Fiebre manuscrita
Después de 30 años leyendo a Proust he visto por primera vez de cerca su letra
Por Antonio Muñoz
Molina
Marcel Proust tenía una letra rasgada y diminuta y escribía
sobre cualquier superficie que tuviera a mano. Escribía en estrechos cuadernos
verticales quizás pensados para ajustarse a los bolsillos de una chaqueta o un
abrigo de su época, cuadernos diseñados con una elegancia mundana de pitilleras
o petacas de licor. Escribía en baratos cuadernos escolares y en hojas a veces
no más grandes que un papel de fumar, en reversos de sobres, en páginas
arrancadas de agendas. Escribía en los márgenes y entre las líneas de las
copias mecanografiadas de los capítulos de su novela inacabable y en el reverso
en blanco de esas mismas páginas. Escribía sobre las galeradas ya compuestas y
a punto de editarse.
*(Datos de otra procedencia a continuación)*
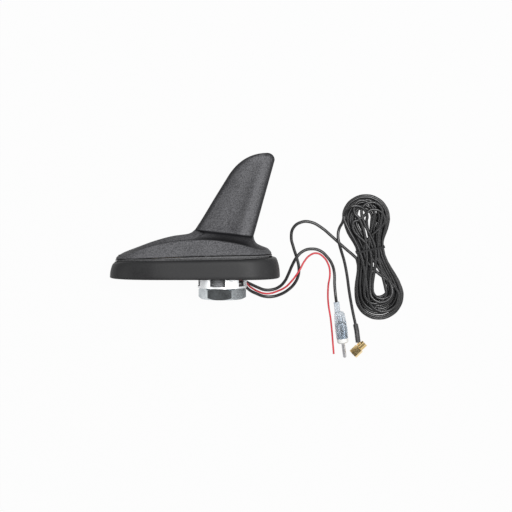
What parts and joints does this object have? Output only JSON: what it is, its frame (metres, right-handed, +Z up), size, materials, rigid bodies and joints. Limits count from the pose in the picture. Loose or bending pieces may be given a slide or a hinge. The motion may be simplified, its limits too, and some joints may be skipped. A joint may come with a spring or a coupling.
{
  "type": "shark fin roof aerial",
  "caption": "Shark fin roof aerial lying on its flank, with its gasket, clamp collar and nut, a radio lead with its plug, a red power wire and a tied hank of satellite lead.",
  "frame": {"origin": "middle of the bottom of the aerial's own box, on the surface it lies on; the leads and what is on them aren't counted", "axes": "+X runs to the aerial's tail, +Y points from the nut to the fin's tip, +Z is up from the surface; the aerial lies on its far flank"},
  "size_m": [0.2651, 0.1891, 0.0657],
  "materials": {
    "fin_cover": "fine grained moulded plastic, dark grey",
    "base_plate": "moulded plastic, dark grey",
    "gasket_skirt": "soft moulded rubber, dark grey",
    "stud_casting": null,
    "stud_seal": "soft black rubber",
    "cable_grommet": "soft black rubber",
    "clamp_collar": "zinc plated, bright",
    "hex_nut": "zinc plated, bright",
    "circuit_board": "glass-fibre board with green solder mask",
    "shield_can": "tinned steel",
    "satellite_patch": "fired ceramic with a silvered face",
    "board_header": "black moulded plastic",
    "fin_board": "glass-fibre board with green solder mask",
    "fin_radiator": null,
    "inner_leads": "black and red lead sheath",
    "cover_screws": "zinc-plated steel",
    "board_screws": "zinc-plated steel",
    "casting_screws": "zinc-plated steel",
    "radio_lead": "soft black lead sheath",
    "power_wire": "soft red wire sheath",
    "satellite_lead": "soft black lead sheath",
    "lead_hank": "soft black lead sheath, in turns",
    "lead_tail": "soft black lead sheath",
    "hank_tie": "black nylon strap",
    "plug_body": "clear moulded plastic, faintly blue",
    "plug_barrel": "nickel-plated steel",
    "plug_ring": "white moulded plastic",
    "plug_pin": "nickel-plated steel",
    "shrink_sleeve": "black heat-shrunk sleeve",
    "connector_elbow": "gold-plated brass",
    "coupling_nut": "gold-plated brass",
    "connector_insulator": "white fluoropolymer",
    "connector_pin": "gold-plated brass"
  },
  "bodies": {
    "root": {"fin_cover": "fin_cover", "base_plate": "base_plate", "gasket_skirt": "gasket_skirt", "stud_casting": "stud_casting", "stud_seal": "stud_seal", "cable_grommet": "cable_grommet", "clamp_collar": "clamp_collar", "hex_nut": "hex_nut", "circuit_board": "circuit_board", "shield_can": "shield_can", "satellite_patch": "satellite_patch", "board_header": "board_header", "fin_board": "fin_board", "fin_radiator": "fin_radiator", "inner_leads": "inner_leads", "cover_screws": "cover_screws", "board_screws": "board_screws", "casting_screws": "casting_screws", "radio_lead": "radio_lead", "power_wire": "power_wire", "satellite_lead": "satellite_lead", "lead_hank": "lead_hank", "lead_tail": "lead_tail", "hank_tie": "hank_tie", "plug_body": "plug_body", "plug_barrel": "plug_barrel", "plug_ring": "plug_ring", "plug_pin": "plug_pin", "shrink_sleeve": "shrink_sleeve", "connector_elbow": "connector_elbow", "coupling_nut": "coupling_nut", "connector_insulator": "connector_insulator", "connector_pin": "connector_pin"}
  },
  "joints": []
}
La letra inclinada y mínima se infiltraba como raíces y
tentáculos de una planta trepadora entre las líneas rectas y los márgenes fijos
del texto impreso, que así recobraba su condición de borrador, de obra en
marcha que no puede darse nunca por terminada mientras dure la vida y la
imaginación permanezca activa. Lo que había parecido definitivo ahora sucumbía
a tachaduras en aspa y borrones furiosos. A lo ya terminado y corregido le
brotaba la hiedra selvática de nuevas ocurrencias, de vínculos recién
descubiertos y de hilos de intuiciones que era preciso seguir.